● Directions for this task:
In the entries below, find every line with "scene" and copy it.

● Record set:
((
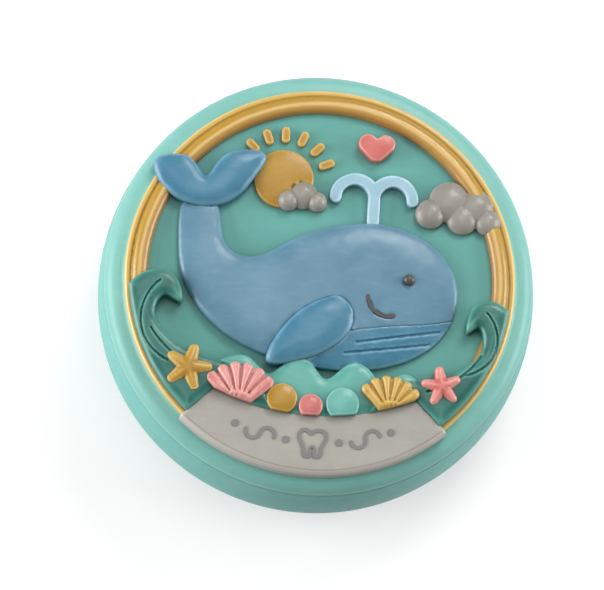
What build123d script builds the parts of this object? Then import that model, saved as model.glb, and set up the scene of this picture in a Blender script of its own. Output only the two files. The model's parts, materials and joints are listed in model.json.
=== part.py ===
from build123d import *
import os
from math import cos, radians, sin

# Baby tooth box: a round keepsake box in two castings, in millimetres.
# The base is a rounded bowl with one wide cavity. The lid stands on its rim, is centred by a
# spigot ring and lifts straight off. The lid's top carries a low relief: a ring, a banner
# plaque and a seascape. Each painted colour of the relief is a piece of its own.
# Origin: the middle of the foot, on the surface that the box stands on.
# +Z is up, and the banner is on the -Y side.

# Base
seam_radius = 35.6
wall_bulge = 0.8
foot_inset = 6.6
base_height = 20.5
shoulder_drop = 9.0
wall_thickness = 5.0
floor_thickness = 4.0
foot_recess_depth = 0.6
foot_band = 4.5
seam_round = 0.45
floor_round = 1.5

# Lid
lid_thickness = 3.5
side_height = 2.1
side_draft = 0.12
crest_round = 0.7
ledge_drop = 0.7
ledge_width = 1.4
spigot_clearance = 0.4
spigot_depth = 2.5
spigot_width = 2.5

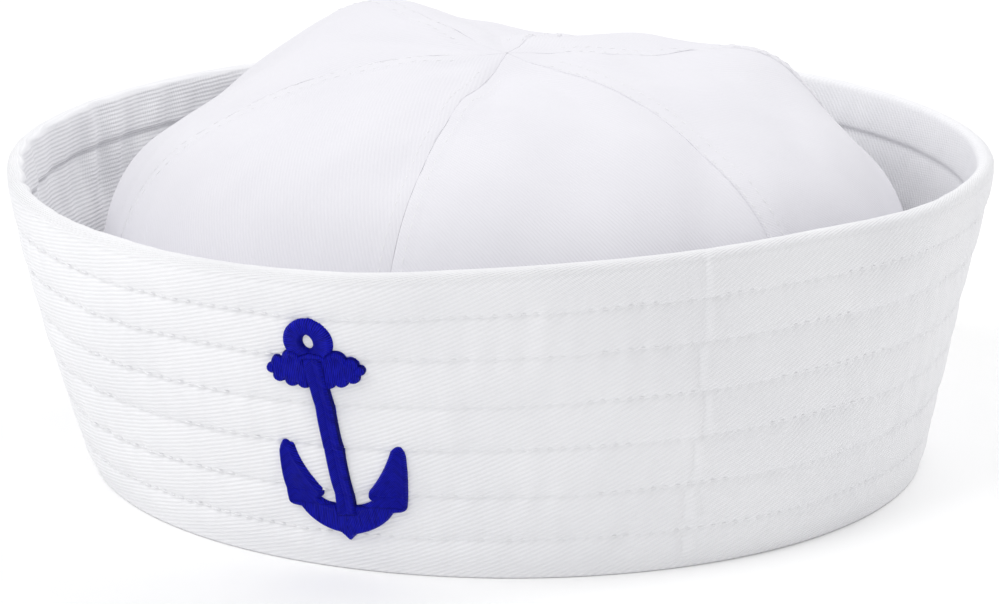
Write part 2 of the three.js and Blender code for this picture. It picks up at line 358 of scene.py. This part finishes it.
))
● Task response:
What build123d script builds the parts of this object? Then import that model, saved as model.glb, and set up the scene of this picture in a Blender script of its own. Output only the two files. The model's parts, materials and joints are listed in model.json.
Write part 2 of the three.js and Blender code for this picture. It picks up at line 358 of scene.py. This part finishes it.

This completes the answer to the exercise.